[Start of EXERCISE INPUTS]

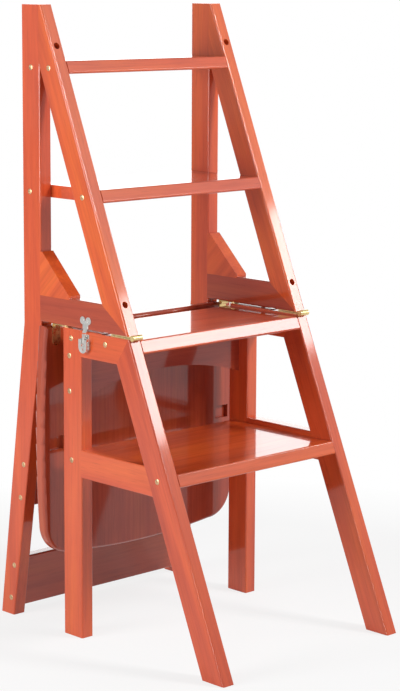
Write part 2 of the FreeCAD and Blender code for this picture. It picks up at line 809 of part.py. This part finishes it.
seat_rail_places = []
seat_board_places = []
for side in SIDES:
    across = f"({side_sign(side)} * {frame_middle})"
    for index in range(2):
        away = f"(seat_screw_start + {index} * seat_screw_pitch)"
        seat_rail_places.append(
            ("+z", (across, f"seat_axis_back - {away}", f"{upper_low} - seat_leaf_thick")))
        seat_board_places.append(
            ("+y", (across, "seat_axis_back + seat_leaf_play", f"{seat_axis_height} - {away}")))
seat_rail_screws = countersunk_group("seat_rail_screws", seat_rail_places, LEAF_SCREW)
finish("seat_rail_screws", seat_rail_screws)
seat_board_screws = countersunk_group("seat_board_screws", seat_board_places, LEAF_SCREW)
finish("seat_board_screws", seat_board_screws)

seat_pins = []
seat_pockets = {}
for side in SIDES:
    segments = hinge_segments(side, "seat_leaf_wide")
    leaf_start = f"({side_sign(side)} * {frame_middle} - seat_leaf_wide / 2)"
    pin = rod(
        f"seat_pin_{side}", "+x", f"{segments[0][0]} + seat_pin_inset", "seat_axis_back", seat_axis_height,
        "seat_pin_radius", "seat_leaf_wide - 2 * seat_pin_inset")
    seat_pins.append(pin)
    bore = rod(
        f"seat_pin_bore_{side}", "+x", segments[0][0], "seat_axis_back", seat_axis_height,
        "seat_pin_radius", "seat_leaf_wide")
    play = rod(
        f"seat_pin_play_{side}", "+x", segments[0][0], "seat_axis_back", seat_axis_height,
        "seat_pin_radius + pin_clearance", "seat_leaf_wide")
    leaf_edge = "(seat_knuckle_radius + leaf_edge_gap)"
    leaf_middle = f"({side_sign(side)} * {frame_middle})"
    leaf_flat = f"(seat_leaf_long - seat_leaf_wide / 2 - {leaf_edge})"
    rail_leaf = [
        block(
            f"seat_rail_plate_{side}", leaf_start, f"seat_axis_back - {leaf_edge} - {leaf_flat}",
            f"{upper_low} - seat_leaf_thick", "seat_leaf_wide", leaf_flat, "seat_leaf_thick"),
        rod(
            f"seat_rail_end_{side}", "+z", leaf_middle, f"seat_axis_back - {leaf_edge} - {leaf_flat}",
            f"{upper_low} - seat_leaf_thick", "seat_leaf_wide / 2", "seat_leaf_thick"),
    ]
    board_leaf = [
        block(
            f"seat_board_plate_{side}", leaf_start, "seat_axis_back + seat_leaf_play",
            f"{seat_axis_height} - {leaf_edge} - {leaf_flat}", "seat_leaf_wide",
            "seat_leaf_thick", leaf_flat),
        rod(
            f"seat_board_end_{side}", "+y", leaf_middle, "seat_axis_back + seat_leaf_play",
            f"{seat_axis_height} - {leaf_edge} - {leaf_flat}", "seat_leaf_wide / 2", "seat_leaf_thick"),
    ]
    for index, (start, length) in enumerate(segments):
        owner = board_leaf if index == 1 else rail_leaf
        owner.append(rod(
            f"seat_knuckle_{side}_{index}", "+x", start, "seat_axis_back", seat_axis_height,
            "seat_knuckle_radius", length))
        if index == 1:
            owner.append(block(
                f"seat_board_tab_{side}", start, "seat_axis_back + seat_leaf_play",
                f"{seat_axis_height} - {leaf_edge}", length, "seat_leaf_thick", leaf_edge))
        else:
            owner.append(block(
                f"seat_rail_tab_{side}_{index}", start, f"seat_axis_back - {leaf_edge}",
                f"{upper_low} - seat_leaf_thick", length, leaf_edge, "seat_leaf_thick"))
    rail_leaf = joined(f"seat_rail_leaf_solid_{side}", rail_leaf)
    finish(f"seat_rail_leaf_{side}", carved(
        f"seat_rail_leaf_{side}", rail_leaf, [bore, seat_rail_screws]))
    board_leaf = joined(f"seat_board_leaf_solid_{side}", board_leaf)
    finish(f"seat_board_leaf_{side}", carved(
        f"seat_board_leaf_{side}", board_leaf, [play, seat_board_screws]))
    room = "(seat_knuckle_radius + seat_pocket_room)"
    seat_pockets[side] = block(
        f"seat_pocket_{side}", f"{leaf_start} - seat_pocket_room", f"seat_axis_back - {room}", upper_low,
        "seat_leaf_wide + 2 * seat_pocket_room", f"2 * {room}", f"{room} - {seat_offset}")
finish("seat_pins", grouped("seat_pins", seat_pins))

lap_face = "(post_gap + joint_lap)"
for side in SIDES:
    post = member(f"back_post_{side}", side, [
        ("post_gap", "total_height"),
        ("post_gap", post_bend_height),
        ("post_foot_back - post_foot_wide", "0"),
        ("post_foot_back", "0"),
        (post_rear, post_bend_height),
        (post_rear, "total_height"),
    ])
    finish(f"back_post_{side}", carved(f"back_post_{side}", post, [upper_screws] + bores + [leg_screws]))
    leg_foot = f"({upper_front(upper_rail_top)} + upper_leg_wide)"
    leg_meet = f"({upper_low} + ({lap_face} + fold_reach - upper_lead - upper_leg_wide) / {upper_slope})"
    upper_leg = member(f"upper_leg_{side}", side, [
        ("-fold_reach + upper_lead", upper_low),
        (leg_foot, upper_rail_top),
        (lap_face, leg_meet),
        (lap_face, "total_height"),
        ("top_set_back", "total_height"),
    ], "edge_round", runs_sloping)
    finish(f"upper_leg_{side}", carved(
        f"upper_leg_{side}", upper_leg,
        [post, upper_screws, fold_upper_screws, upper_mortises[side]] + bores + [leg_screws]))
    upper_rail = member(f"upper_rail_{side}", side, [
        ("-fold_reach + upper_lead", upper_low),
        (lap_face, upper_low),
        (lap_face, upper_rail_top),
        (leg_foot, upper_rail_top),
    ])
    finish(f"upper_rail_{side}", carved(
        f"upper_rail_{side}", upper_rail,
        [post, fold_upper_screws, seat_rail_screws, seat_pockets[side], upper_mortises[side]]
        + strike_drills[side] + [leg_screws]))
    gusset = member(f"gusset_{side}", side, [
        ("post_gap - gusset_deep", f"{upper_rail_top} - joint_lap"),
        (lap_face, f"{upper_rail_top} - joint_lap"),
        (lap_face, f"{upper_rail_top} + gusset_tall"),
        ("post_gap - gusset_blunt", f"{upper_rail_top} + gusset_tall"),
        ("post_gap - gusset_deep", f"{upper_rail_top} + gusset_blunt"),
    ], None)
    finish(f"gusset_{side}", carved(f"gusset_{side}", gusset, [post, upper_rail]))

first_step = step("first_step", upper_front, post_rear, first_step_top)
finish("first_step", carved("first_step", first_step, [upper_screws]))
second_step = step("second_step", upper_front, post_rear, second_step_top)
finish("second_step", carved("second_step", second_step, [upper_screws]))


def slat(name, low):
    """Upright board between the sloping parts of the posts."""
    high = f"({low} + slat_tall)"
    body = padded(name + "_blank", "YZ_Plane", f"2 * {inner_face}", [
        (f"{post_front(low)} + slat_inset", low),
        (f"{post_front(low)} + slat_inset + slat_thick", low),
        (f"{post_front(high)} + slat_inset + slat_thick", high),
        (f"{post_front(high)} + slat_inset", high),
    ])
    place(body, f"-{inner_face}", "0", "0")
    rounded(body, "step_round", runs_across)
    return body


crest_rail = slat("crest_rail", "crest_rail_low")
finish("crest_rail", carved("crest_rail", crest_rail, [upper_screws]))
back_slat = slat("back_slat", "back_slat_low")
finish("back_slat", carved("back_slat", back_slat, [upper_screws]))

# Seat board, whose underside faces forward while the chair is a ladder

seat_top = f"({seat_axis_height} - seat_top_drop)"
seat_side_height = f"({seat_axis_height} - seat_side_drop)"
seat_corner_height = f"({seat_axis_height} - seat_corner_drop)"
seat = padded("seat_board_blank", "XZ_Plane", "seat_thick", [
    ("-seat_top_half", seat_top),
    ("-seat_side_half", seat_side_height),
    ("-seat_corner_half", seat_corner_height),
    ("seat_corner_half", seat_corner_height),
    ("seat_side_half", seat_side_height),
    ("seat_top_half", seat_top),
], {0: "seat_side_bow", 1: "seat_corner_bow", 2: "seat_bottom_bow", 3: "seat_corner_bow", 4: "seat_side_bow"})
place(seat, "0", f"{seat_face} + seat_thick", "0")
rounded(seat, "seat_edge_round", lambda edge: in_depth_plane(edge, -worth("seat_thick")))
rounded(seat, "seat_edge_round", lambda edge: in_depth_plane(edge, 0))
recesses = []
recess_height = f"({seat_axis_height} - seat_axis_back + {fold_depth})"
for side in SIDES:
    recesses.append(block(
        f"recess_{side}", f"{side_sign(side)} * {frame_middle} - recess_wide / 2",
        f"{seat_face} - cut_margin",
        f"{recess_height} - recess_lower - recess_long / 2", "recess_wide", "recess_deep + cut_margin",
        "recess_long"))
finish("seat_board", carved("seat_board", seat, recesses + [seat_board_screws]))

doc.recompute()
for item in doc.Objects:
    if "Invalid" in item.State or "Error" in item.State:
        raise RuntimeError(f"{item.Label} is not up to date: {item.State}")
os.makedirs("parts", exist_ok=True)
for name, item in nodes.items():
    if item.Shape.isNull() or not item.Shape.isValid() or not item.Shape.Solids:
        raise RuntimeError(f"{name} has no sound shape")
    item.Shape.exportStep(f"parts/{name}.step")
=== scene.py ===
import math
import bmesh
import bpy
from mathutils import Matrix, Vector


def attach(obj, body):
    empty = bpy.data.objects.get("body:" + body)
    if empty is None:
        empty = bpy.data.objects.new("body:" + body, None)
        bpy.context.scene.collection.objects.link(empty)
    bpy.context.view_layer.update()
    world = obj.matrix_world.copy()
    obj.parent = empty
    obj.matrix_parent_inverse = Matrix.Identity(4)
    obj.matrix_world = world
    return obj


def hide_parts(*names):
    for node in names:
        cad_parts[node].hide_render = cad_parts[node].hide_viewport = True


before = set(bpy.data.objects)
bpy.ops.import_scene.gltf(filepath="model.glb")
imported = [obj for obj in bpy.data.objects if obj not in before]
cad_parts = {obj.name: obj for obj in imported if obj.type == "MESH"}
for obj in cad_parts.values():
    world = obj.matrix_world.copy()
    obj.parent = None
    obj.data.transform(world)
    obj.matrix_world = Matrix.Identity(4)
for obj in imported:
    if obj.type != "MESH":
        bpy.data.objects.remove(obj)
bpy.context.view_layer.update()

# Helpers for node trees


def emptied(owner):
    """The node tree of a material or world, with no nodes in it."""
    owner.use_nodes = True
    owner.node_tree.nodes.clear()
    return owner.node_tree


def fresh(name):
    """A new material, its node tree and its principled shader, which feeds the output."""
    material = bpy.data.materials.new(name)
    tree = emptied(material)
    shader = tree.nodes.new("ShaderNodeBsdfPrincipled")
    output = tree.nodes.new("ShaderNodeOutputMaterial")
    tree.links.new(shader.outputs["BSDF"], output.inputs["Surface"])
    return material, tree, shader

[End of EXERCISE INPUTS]
[Start of EXERCISE INPUTS]

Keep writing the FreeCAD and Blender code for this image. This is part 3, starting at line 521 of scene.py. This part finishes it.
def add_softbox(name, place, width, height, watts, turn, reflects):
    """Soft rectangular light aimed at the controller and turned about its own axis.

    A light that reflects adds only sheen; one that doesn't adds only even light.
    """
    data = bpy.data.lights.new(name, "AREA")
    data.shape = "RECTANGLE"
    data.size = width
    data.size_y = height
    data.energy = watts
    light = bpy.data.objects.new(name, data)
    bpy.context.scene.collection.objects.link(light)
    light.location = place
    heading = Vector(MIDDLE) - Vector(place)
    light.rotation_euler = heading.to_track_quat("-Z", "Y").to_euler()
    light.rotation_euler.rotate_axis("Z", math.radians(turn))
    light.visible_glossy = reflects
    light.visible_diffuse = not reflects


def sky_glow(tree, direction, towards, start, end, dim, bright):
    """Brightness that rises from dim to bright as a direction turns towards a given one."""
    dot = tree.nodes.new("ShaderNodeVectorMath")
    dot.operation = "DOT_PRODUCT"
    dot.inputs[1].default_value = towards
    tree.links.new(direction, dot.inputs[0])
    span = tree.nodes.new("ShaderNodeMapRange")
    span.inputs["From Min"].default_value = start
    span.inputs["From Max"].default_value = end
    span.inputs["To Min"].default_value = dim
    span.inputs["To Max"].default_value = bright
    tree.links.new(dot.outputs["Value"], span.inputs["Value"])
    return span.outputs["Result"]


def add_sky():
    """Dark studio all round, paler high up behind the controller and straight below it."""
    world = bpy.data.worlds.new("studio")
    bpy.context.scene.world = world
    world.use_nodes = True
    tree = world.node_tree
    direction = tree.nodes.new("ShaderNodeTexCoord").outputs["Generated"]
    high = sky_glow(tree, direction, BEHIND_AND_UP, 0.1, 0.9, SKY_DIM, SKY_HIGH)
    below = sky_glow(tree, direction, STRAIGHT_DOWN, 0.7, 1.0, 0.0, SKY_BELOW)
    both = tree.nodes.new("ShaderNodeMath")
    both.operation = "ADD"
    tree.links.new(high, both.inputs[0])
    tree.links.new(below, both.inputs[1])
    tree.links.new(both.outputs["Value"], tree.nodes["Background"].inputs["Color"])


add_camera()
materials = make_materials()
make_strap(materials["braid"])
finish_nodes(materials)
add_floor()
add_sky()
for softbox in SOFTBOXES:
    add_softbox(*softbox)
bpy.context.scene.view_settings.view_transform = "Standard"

[End of EXERCISE INPUTS]
[Start of EXERCISE INPUTS]

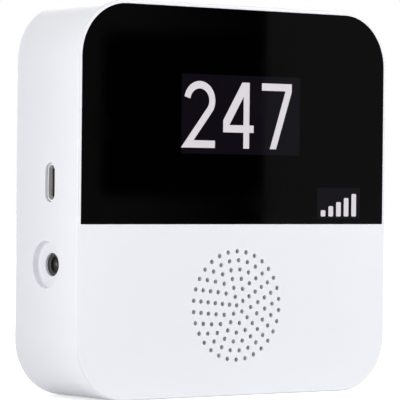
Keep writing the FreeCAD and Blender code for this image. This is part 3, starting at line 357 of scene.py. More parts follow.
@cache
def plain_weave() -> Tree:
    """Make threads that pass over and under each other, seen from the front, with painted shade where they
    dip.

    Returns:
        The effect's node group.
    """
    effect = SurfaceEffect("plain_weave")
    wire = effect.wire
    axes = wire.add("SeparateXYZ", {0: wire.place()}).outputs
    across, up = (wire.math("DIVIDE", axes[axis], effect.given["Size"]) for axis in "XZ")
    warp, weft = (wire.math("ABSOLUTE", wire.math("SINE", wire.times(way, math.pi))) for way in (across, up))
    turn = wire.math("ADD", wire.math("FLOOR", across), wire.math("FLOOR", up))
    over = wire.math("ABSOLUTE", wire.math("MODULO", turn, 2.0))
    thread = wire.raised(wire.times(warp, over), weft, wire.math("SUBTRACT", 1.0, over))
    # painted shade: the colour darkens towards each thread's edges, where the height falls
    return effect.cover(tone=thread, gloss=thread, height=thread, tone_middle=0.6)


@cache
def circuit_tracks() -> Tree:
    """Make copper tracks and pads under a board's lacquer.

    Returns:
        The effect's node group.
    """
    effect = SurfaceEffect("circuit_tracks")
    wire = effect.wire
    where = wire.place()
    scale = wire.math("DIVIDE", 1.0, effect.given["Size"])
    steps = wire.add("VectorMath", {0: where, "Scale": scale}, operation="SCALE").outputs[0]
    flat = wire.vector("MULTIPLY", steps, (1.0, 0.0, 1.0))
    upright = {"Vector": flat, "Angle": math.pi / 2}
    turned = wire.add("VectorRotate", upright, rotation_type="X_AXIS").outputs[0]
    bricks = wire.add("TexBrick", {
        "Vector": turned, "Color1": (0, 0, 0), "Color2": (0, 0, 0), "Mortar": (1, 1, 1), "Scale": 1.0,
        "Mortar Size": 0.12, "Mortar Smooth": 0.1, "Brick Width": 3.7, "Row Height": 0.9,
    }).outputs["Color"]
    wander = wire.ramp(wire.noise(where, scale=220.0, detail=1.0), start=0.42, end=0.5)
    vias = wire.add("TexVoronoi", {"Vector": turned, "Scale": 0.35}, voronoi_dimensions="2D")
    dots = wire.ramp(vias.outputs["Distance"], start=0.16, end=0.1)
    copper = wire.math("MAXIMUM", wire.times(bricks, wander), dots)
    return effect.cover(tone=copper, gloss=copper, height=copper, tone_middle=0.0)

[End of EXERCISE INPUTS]

— REQUIREMENT —
Quote nothing but the lines that run from the line containing "More parts follow." through the line containing "a board's lacquer.", keeping both of them word for word.

— RESULT OF THE EXERCISE —
Keep writing the FreeCAD and Blender code for this image. This is part 3, starting at line 357 of scene.py. More parts follow.
@cache
def plain_weave() -> Tree:
    """Make threads that pass over and under each other, seen from the front, with painted shade where they
    dip.

    Returns:
        The effect's node group.
    """
    effect = SurfaceEffect("plain_weave")
    wire = effect.wire
    axes = wire.add("SeparateXYZ", {0: wire.place()}).outputs
    across, up = (wire.math("DIVIDE", axes[axis], effect.given["Size"]) for axis in "XZ")
    warp, weft = (wire.math("ABSOLUTE", wire.math("SINE", wire.times(way, math.pi))) for way in (across, up))
    turn = wire.math("ADD", wire.math("FLOOR", across), wire.math("FLOOR", up))
    over = wire.math("ABSOLUTE", wire.math("MODULO", turn, 2.0))
    thread = wire.raised(wire.times(warp, over), weft, wire.math("SUBTRACT", 1.0, over))
    # painted shade: the colour darkens towards each thread's edges, where the height falls
    return effect.cover(tone=thread, gloss=thread, height=thread, tone_middle=0.6)


@cache
def circuit_tracks() -> Tree:
    """Make copper tracks and pads under a board's lacquer.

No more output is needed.